Дядя Саша сохранил в себе тамбовского крестьянина — несмотря на возраст, он умудрялся управляться с домашними делами, занимался и теплицами, и садом, и крыжовником.
А еще он любил собак, часто подбирал бездомных кабысдохов. И собачий лай — с такой ленивой хрипотцой, какую услышишь только у довольных деревенских псов,— вечерами разносился из несуществующего уже Матвеевского, эхом отражаясь от высоток на Мосфильмовской улице.
В любви к животным, в крестьянской работе, в воспоминаниях, в непременном ежедневном чтении газет чувствовалась его искренняя радость от жизни. Ему было за девяносто, а он продолжал каждый день носить воду из колонки — от калитки наискосок метров пятьдесят.
Удивительно, но дом ветерана не трогали, позволяли ему спокойно возделывать огород в окружении многоэтажек. Может быть, из-за почтенного возраста и ветеранских заслуг владельца. А может, город сам берег память о своем прошлом. Оказывается, так можно — жить в десяти километрах от Кремля и при этом питаться тем, что вырастил здесь же, на своей земле.

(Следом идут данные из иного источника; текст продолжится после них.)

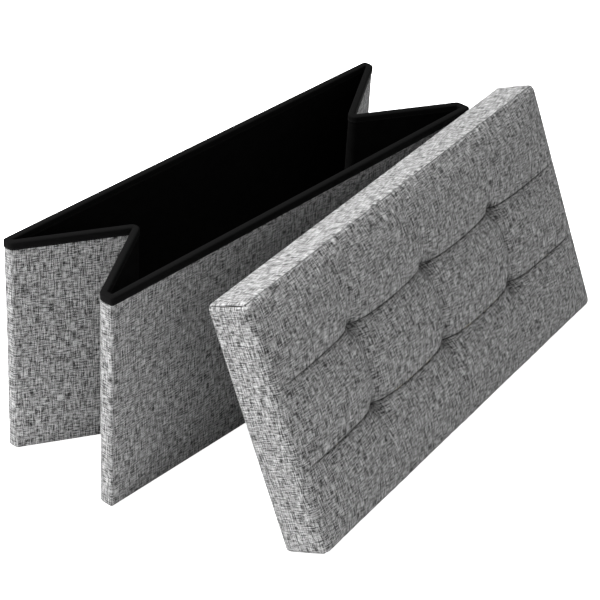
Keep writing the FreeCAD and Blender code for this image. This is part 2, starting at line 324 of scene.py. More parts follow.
foam_material, nodes, shader = material("open_cell_foam", roughness=1.0)
place = nodes.add("TexCoord").outputs["Object"]
pores = nodes.add("TexVoronoi", {"Vector": place, "Scale": 900.0}).outputs["Distance"]
paint(nodes, shader, nodes.mix(pores, (0.45, 0.40, 0.28, 1), (0.80, 0.76, 0.62, 1)))
bump(nodes, shader, pores, 0.4 * MM)

TWIST_PITCH = 1.5 * MM
cord_material, nodes, shader = material("twisted_cord", roughness=0.8)
place = nodes.add("SeparateXYZ", {0: nodes.add("TexCoord").outputs["Object"]}).outputs
twist = nodes.math("SINE", nodes.math("MULTIPLY", nodes.math("ADD", place[0], place[2]),
                                      2 * math.pi / TWIST_PITCH))
paint(nodes, shader, nodes.mix(nodes.remap(twist, -1, 1), grey(0.15), grey(0.45)))
bump(nodes, shader, twist, 0.3 * MM)
print("materials", [m.name for m in bpy.data.materials])

# %% [markdown]
# ## Where the panels stand
#
# Seen from above, the box is a ring of wall. Its inner and outer faces are followed together
# by stations: each station has a point on the outer face and the matching point on the inner
# face. Between the walls the stations turn about the hinge axes.

# %% Read the panels' sizes from the frame
front_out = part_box("front_wall_cover")[0].y
front_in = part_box("front_wall_lining")[1].y
back_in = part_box("back_wall_lining")[0].y
back_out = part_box("back_wall_cover")[1].y
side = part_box("front_wall_cover")[1].x
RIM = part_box("front_wall_binding")[1].z
WALL = front_in - front_out
FOLD = -math.radians(JOINTS["fold"]["range_deg"][0])


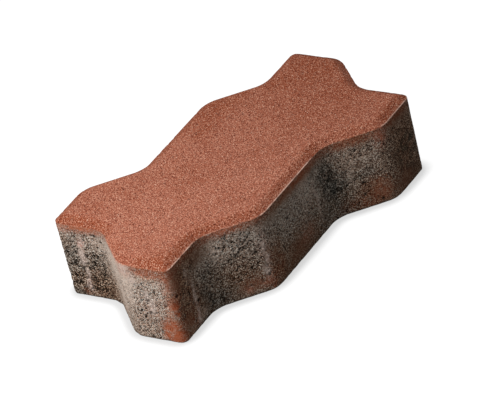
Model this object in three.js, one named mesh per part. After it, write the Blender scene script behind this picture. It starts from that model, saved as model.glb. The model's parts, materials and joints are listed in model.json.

Александр Андреевич был разговорчивым и жизнерадостным человеком, но журналисты и блогеры не особенно баловали его вниманием. Те, кто хотел сфотографировать деревенские дома на фоне новостроек, ехали обычно в деревню Терехово — там и «картинка» контрастнее, и домов побольше. Терехово снесли в прошлом месяце. Дядя Саша умер несколько дней назад — ему как раз исполнилось 95 лет. Дежурный по апрелю, владелец последнего дома упраздненной деревни подвел черту под ее многовековой историей.
Советская власть расправлялась с деревнями с понятной прямолинейностью — мы вроде бы как сносим замшелые пеньки на пути прогресса и строим высокие, новые, чистые дома. Сегодняшний процесс уничтожения образа и облика Москвы лишен идеологической окраски.
Медленно движется кран, превращая бывшие огороды в квадратные метры и немаленькие деньги. Под этим краном навсегда исчезают дорогие имена, старые письма, фотографии. Исчезают отличия одной части города от другой — все сводится к типовым многоэтажным кварталам и жилым массивам.
Исторически Москва сложилась из множества самостоятельных, живых элементов — слободок, железнодорожных поселков, станций, деревень, выселок, монастырских владений. У каждой была своя история, характер; свое население, в конце концов — и вместе они дополняли Москву, делали город интересным и живым. А теперь последние осколки того времени как будто специально ищут, чтобы методично стереть с карты.
Конечно, московские деревни уничтожаются прежде всего из-за тучности столичного бюджета и стремления построить еще что-нибудь. Но непонятно, почему в столице нельзя было сохранить это разнообразие.
В Туле, Твери, Рязани, Владимире, Коломне, десятках других городов Центральной России великолепный массив сочной деревянной застройки прекрасно сочетается с современными многоэтажками и бизнес-центрами. Вместо сохранения множества укладов, позволяющих погружаться в историю города, столица выбрала простой и немудреный путь — мертвого бетона без каких-либо интересных вкраплений. Дяди Саши больше нет, а скоро не останется и одноэтажной Москвы.